At the same time, the millers' request for a 60-40 grist or a 50-50 grist has also been referred to the Institute to see what they think of that question. They could, of course, make an interim report on that issue if that course commends itself to them.

Senator Cogan raised the question of the price of offal. I do not think that that is the function of the Minister for Industry and Commerce. At the moment, the price of offal is not fixed. I do not say that you can easily fix it, nor do I think that it is advantageous to the stock-raising community that it should be fixed. The likelihood is that it might be fixed at a level which they would regard as uneconomic from the point of view of raising live stock. I think that approximately 50 per cent. of animal feeding stuffs come into this country. It is not, therefore, easy to see in what way you can fix the price of Irish-produced offal. The general claim of the farming community has been that they should get their feeding stuffs as cheaply as possible.

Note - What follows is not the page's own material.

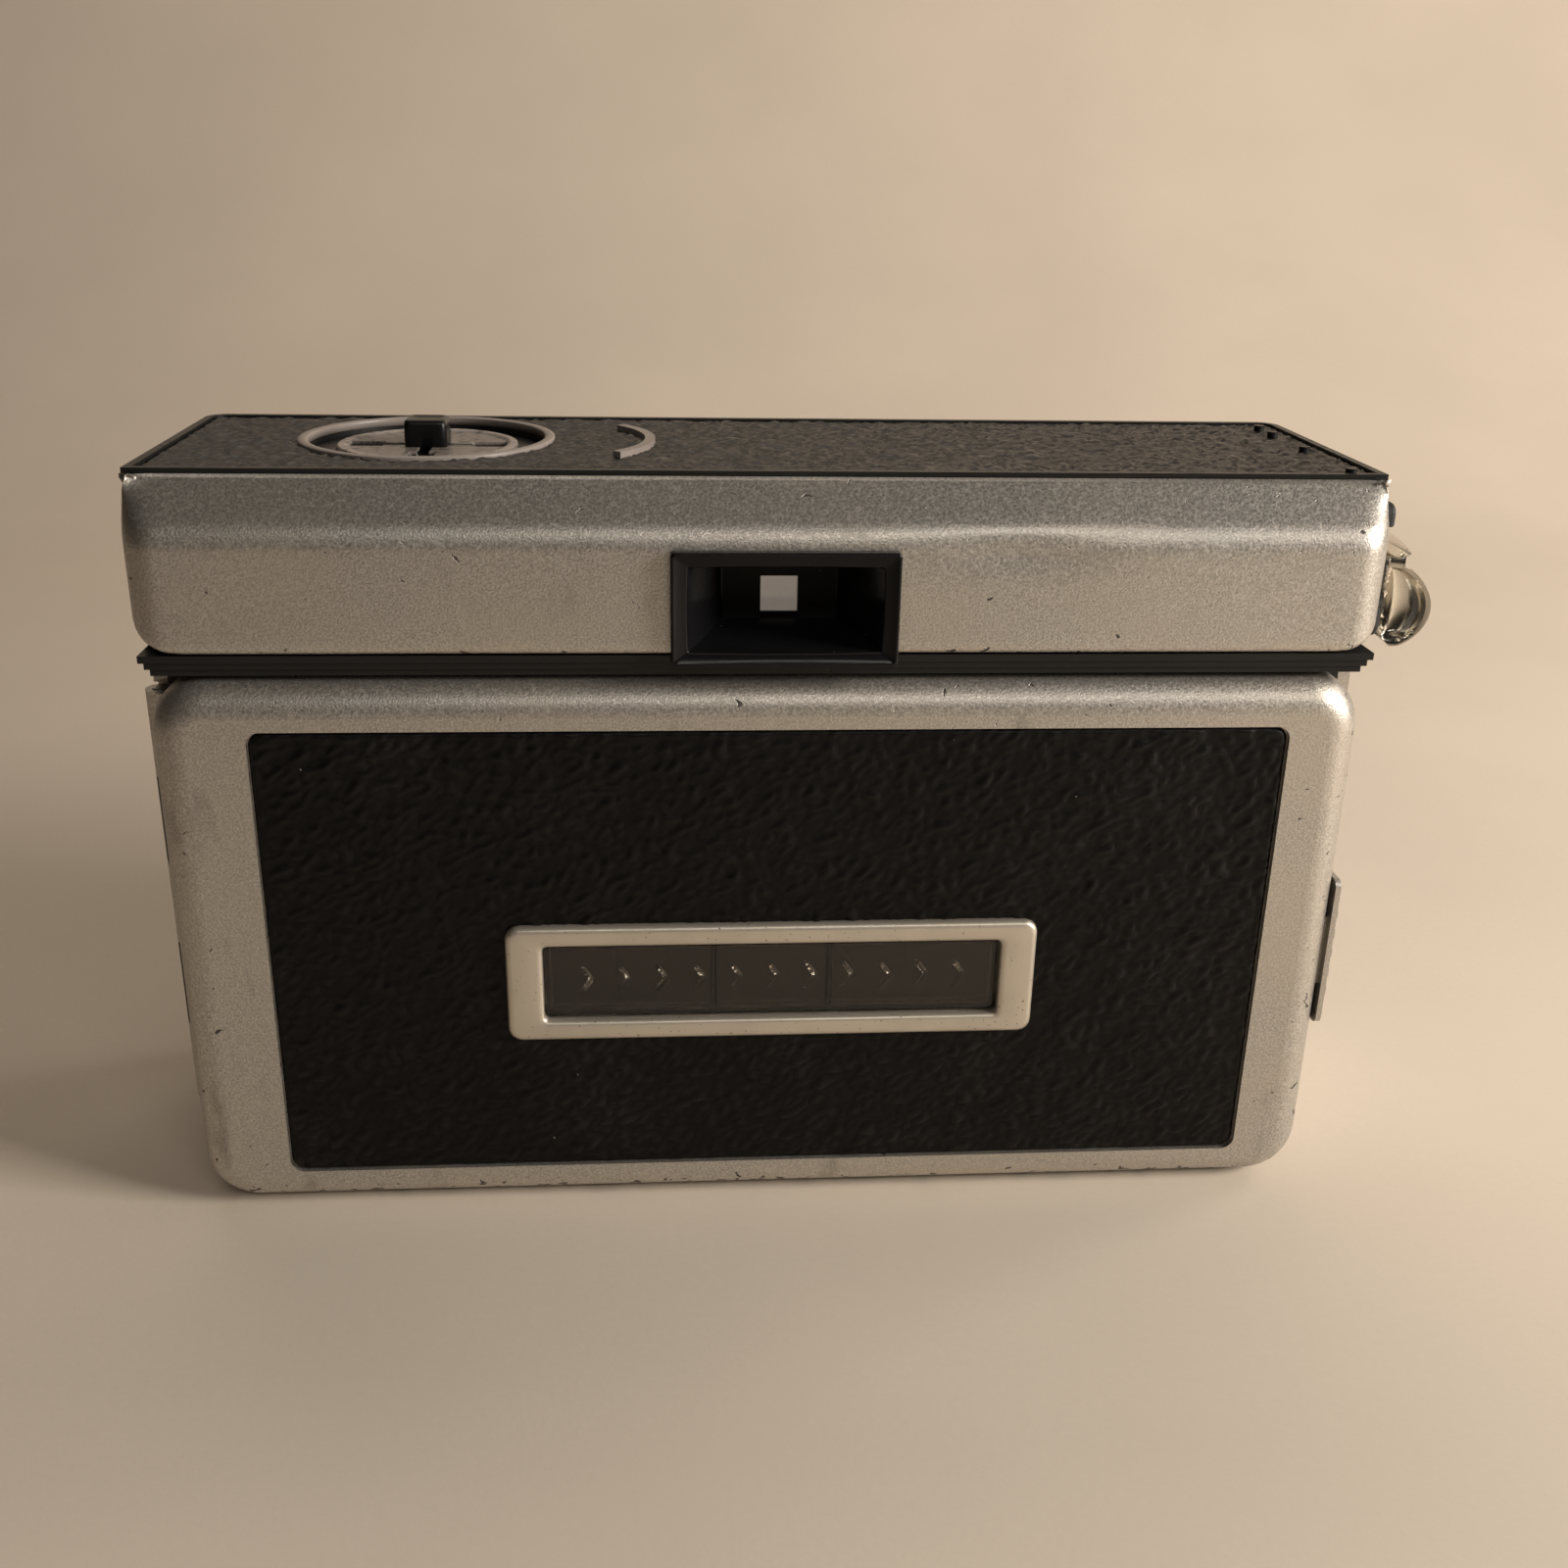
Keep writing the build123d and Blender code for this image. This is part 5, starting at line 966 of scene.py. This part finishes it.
def disc_points(centre, radius, top, post_half):
    """The socket's disc as height over (radius, angle): a raised rim, a shallow dish, four slots in a cross
    that go right through for the striker, and narrow shallow channels from the slots to the post."""
    rings = np.concatenate((
        np.linspace(post_half * 0.8, radius - 0.9, 64), radius - 0.9 + np.linspace(0.05, 0.9, 14),
    ))
    turn = np.linspace(0.0, 2 * pi, 360, endpoint=False)[None, :]
    r = rings[:, None] + 0 * turn
    x, y = r * np.cos(turn), r * np.sin(turn)
    out, side = np.maximum(np.abs(x), np.abs(y)), np.minimum(np.abs(x), np.abs(y))
    slot = (1 - smooth_step(side, 1.05, 1.18)) * smooth_step(out, 3.95, 4.10)
    slot = slot * (1 - smooth_step(out, 6.95, 7.1))
    link = (1 - smooth_step(side, 0.40, 0.58)) * (1 - smooth_step(out, 4.2, 4.35))
    # mask of the slots and the channels, which the finish paints black as painted shade
    recess = np.maximum(slot, link)
    rim = smooth_step(r, radius - 0.95, radius - 0.75) * (1 - smooth_step(r, radius - 0.28, radius))
    dish = 0.10 * (1 - smooth_step(r, radius - 1.2, radius - 0.9))
    z = top - dish - 0.75 * slot - 0.35 * link + 0.06 * rim - 0.35 * smooth_step(r, radius - 0.15, radius)
    points = np.stack((centre[0] + x, centre[1] + y, z), axis=-1)
    floor = slot > 0.98
    floor_beside = np.roll(floor, -1, axis=1)
    keep = ~(floor[:-1] & floor[1:] & floor_beside[:-1] & floor_beside[1:])
    return points, keep, recess, rim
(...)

To-day, they have access to the markets of the world in order to get them at the lowest possible price. The price of Irish offal is allowed to reach its own level on the home market and that level is approximately the level at which the imported offal is landed here. We have to take into consideration the price of the imported offal when fixing the subsidy because, unless we get from the miller what he gets for the offal, we should lose considerably on subsidy if we were to fix the price low for offal while, in fact, the miller or the distributor of the offal was getting a higher price for it. If Senator Cogan reflects on the fact that we import 50 per cent. of our offal, he will see the difficulty of fixing an Irish price and see the dangers of it from the point of view of those who want to feed their stocks in the most economical way. I think that covers all the points which were raised.

Question put and agreed to.
Committee Stage fixed for next sitting day.